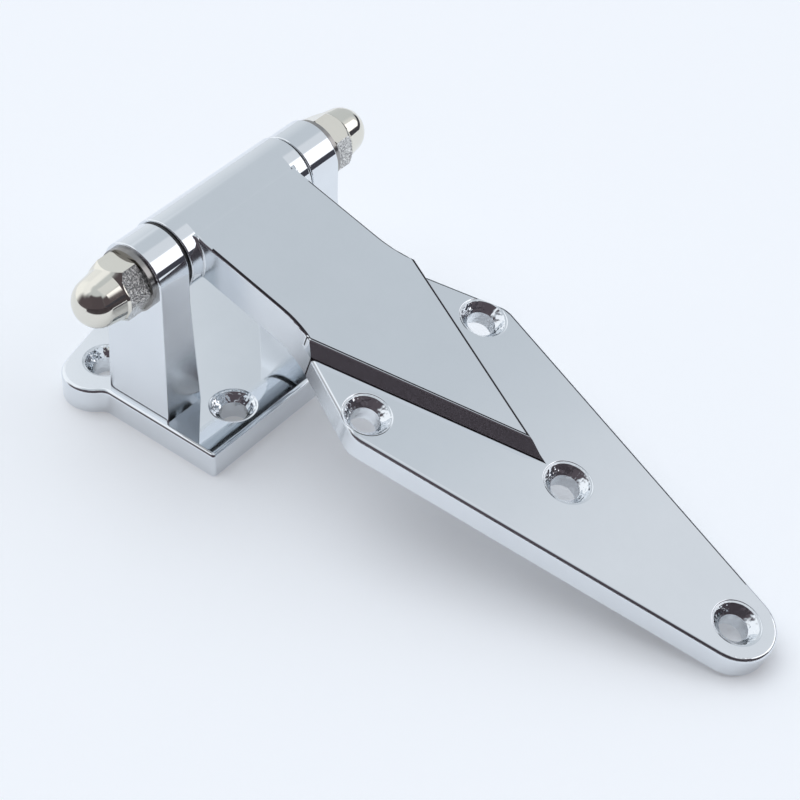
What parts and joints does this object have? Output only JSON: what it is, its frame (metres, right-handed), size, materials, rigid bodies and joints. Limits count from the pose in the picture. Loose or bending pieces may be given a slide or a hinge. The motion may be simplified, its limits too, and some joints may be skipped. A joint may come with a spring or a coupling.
{
  "type": "door hinge",
  "caption": "Raised surface hinge for a cold room door: a two-eared bracket and a long tapered strap that swings on a pin held by domed cap nuts.",
  "frame": {"origin": "on the bracket's mounting face, under the middle of the pin", "axes": "+X along the pin, +Y towards the bracket's two rounded screw lobes and away from the strap, +Z out of the mounting face towards the pin"},
  "size_m": [0.1216, 0.2356, 0.0685],
  "materials": {
    "casting": "polished chrome plating on a zinc alloy casting",
    "pin": "ground steel, slightly dark",
    "nut": "bright nickel plating with a warm tint",
    "washer": "plain steel with a dark edge",
    "bearing": "black nylon, moulded"
  },
  "bodies": {
    "bracket": {"base_bracket": "casting", "hinge_pin": "pin", "cap_nut_left": "nut", "cap_nut_right": "nut", "nut_washer_left": "washer", "nut_washer_right": "washer", "thrust_washer_left": "bearing", "thrust_washer_right": "bearing"},
    "strap": {"door_strap": "casting", "barrel_bush_left": "bearing", "barrel_bush_right": "bearing"}
  },
  "joints": [
    {"name": "door_swing", "type": "hinge", "parent": "bracket", "child": "strap", "pos_m": [0, 0, 0.057], "axis": [-1, 0, 0], "range_deg": [0, 195.81]}
  ]
}
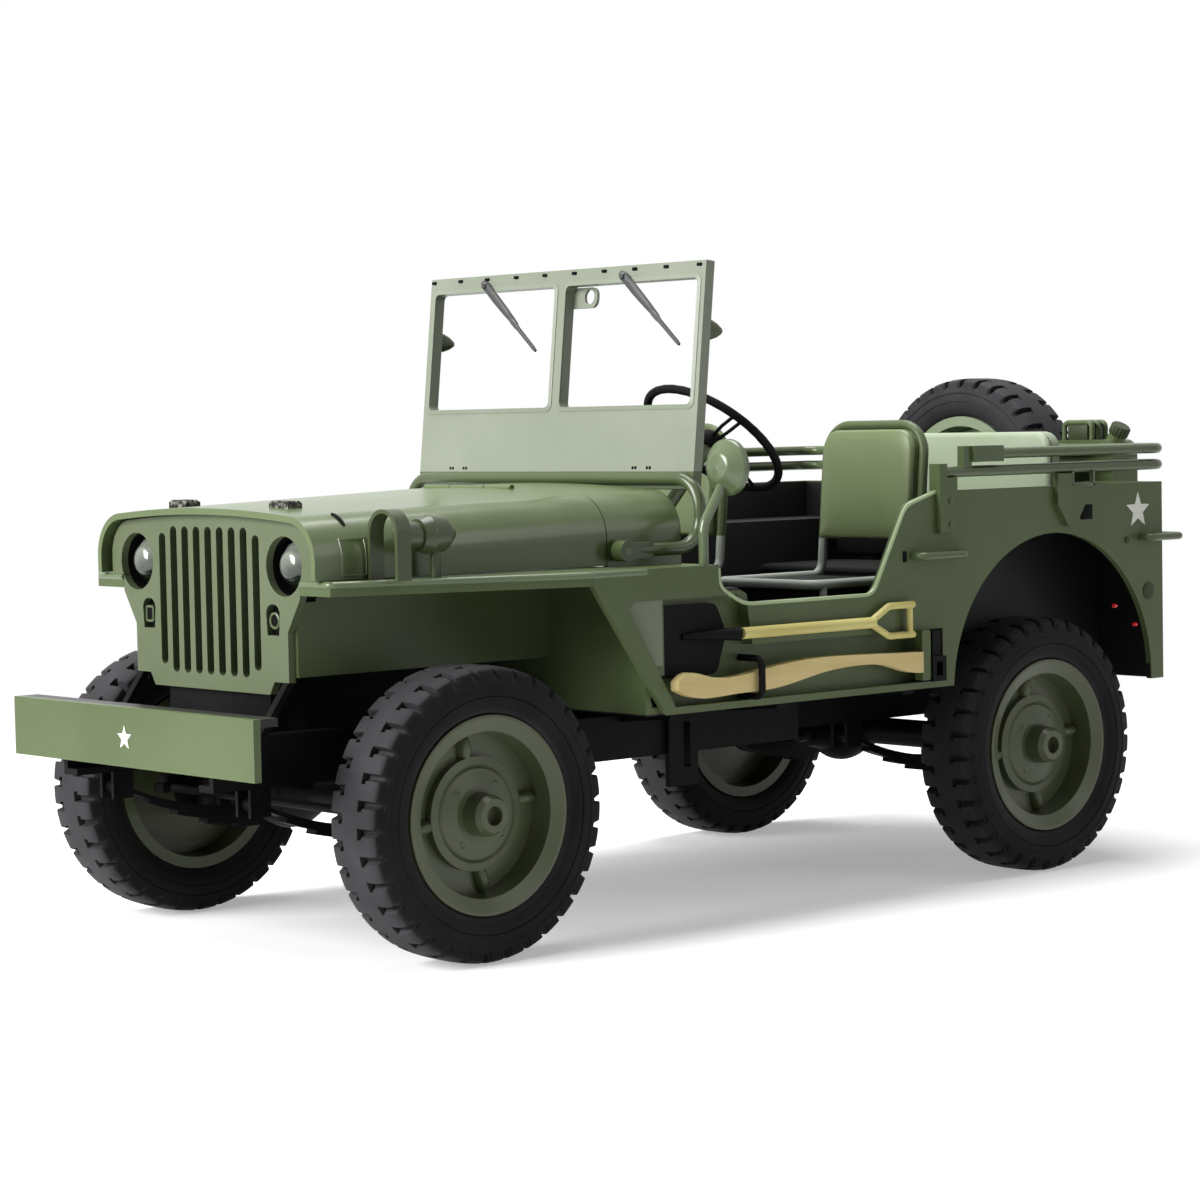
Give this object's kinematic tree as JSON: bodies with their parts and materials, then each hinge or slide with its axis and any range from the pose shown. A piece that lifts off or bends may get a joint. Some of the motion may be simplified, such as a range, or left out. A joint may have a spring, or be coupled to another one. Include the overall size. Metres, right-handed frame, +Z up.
{
  "type": "army 4x4 car scale model",
  "caption": "Open army 4x4 car as a 1:10 toy with slotted grille, folding windscreen, lifting bonnet, steered front wheels and a spare wheel at the tail.",
  "frame": {"origin": "on the floor under the middle of the overall box", "axes": "+Y from the front bumper to the tail, +X to the car's left, +Z up"},
  "size_m": [0.1561, 0.333, 0.1712],
  "materials": {
    "green_plastic": "satin olive green moulded plastic",
    "seat_plastic": "matt olive green padded seats",
    "black_plastic": "matt black moulded plastic",
    "grey_tube": "grey tube",
    "tyre_rubber": "black rubber",
    "chrome_lamp": "silvery lamp dome",
    "red_lamp": "red lamp lens",
    "yellow_wood": "pale yellow handle",
    "tan_wood": "tan handle"
  },
  "bodies": {
    "chassis": {"axe_handle": "tan_wood", "axe_head": "black_plastic", "bench_back": "seat_plastic", "bench_cushion": "seat_plastic", "bench_frame": "grey_tube", "blackout_lamp": "green_plastic", "bow_brackets": "green_plastic", "can_rack": "green_plastic", "cowl": "green_plastic", "engine_block": "black_plastic", "frame": "black_plastic", "front_axle": "black_plastic", "front_bumper": "green_plastic", "fuel_can": "green_plastic", "gearbox": "black_plastic", "grille": "green_plastic", "handles": "green_plastic", "headlamp_buckets": "black_plastic", "headlamps": "chrome_lamp", "lamp_guard": "green_plastic", "marker_lamps": "green_plastic", "mirror": "green_plastic", "propeller_shafts": "black_plastic", "radiator": "black_plastic", "rear_axle": "black_plastic", "rear_bumperettes": "black_plastic", "seat_backs": "seat_plastic", "seat_cushions": "seat_plastic", "seat_frames": "grey_tube", "shovel_blade": "black_plastic", "shovel_handle": "yellow_wood", "spare_carrier": "green_plastic", "spare_rim": "green_plastic", "spare_tyre": "tyre_rubber", "springs_front": "black_plastic", "springs_rear": "black_plastic", "steering_wheel": "black_plastic", "tail_lamps": "red_lamp", "tool_clamps": "black_plastic", "top_bows": "green_plastic", "tow_hook": "black_plastic", "tub": "green_plastic", "wing_left": "green_plastic", "wing_right": "green_plastic"},
    "knuckle_left": {"knuckle_left": "black_plastic"},
    "knuckle_right": {"knuckle_right": "black_plastic"},
    "tie_rod": {"tie_rod": "black_plastic"},
    "windscreen": {"windscreen": "green_plastic", "wipers": "black_plastic"},
    "bonnet": {"bonnet": "green_plastic", "bonnet_rests": "black_plastic"},
    "wheel_front_left": {"tyre_front_left": "tyre_rubber", "rim_front_left": "green_plastic"},
    "wheel_front_right": {"tyre_front_right": "tyre_rubber", "rim_front_right": "green_plastic"},
    "wheel_rear_left": {"tyre_rear_left": "tyre_rubber", "rim_rear_left": "green_plastic"},
    "wheel_rear_right": {"tyre_rear_right": "tyre_rubber", "rim_rear_right": "green_plastic"}
  },
  "joints": [
    {"name": "steer_left", "type": "hinge", "parent": "chassis", "child": "knuckle_left", "pos_m": [0.047, -0.11005, 0.036], "axis": [0, 0, 1], "range_deg": [-25, 25]},
    {"name": "steer_right", "type": "hinge", "parent": "chassis", "child": "knuckle_right", "pos_m": [-0.047, -0.11005, 0.036], "axis": [0, 0, 1], "range_deg": [-25, 25]},
    {"name": "tie_rod_slide", "type": "slide", "parent": "chassis", "child": "tie_rod", "axis": [1, 0, 0], "range_m": [-0.0064, 0.0064]},
    {"name": "roll_front_left", "type": "hinge", "parent": "knuckle_left", "child": "wheel_front_left", "pos_m": [0.0615, -0.11005, 0.036], "axis": [1, 0, 0], "continuous": true},
    {"name": "roll_front_right", "type": "hinge", "parent": "knuckle_right", "child": "wheel_front_right", "pos_m": [-0.0615, -0.11005, 0.036], "axis": [1, 0, 0], "continuous": true},
    {"name": "roll_rear_left", "type": "hinge", "parent": "chassis", "child": "wheel_rear_left", "pos_m": [0.0615, 0.09495, 0.036], "axis": [1, 0, 0], "continuous": true},
    {"name": "roll_rear_right", "type": "hinge", "parent": "chassis", "child": "wheel_rear_right", "pos_m": [-0.0615, 0.09495, 0.036], "axis": [1, 0, 0], "continuous": true},
    {"name": "windscreen_fold", "type": "hinge", "parent": "chassis", "child": "windscreen", "pos_m": [0, -0.05525, 0.097], "axis": [1, 0, 0], "range_deg": [0, 102]},
    {"name": "bonnet_lift", "type": "hinge", "parent": "chassis", "child": "bonnet", "pos_m": [0, -0.0579, 0.11285], "axis": [1, 0, 0], "range_deg": [-60, 0]}
  ],
  "couplings": [
    {"joint": "steer_right", "follows": "steer_left", "ratio": 1},
    {"joint": "tie_rod_slide", "follows": "steer_left", "m_per_rad": 0.01453}
  ]
}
============================================================
JOB: Look through the lines above and collect those with the word "this".

EXERCISE OUTPUT:
What parts and joints does this object have? Output only JSON: what it is, its frame (metres, right-handed), size, materials, rigid bodies and joints. Limits count from the pose in the picture. Loose or bending pieces may be given a slide or a hinge. The motion may be simplified, its limits too, and some joints may be skipped. A joint may come with a spring or a coupling.
Give this object's kinematic tree as JSON: bodies with their parts and materials, then each hinge or slide with its axis and any range from the pose shown. A piece that lifts off or bends may get a joint. Some of the motion may be simplified, such as a range, or left out. A joint may have a spring, or be coupled to another one. Include the overall size. Metres, right-handed frame, +Z up.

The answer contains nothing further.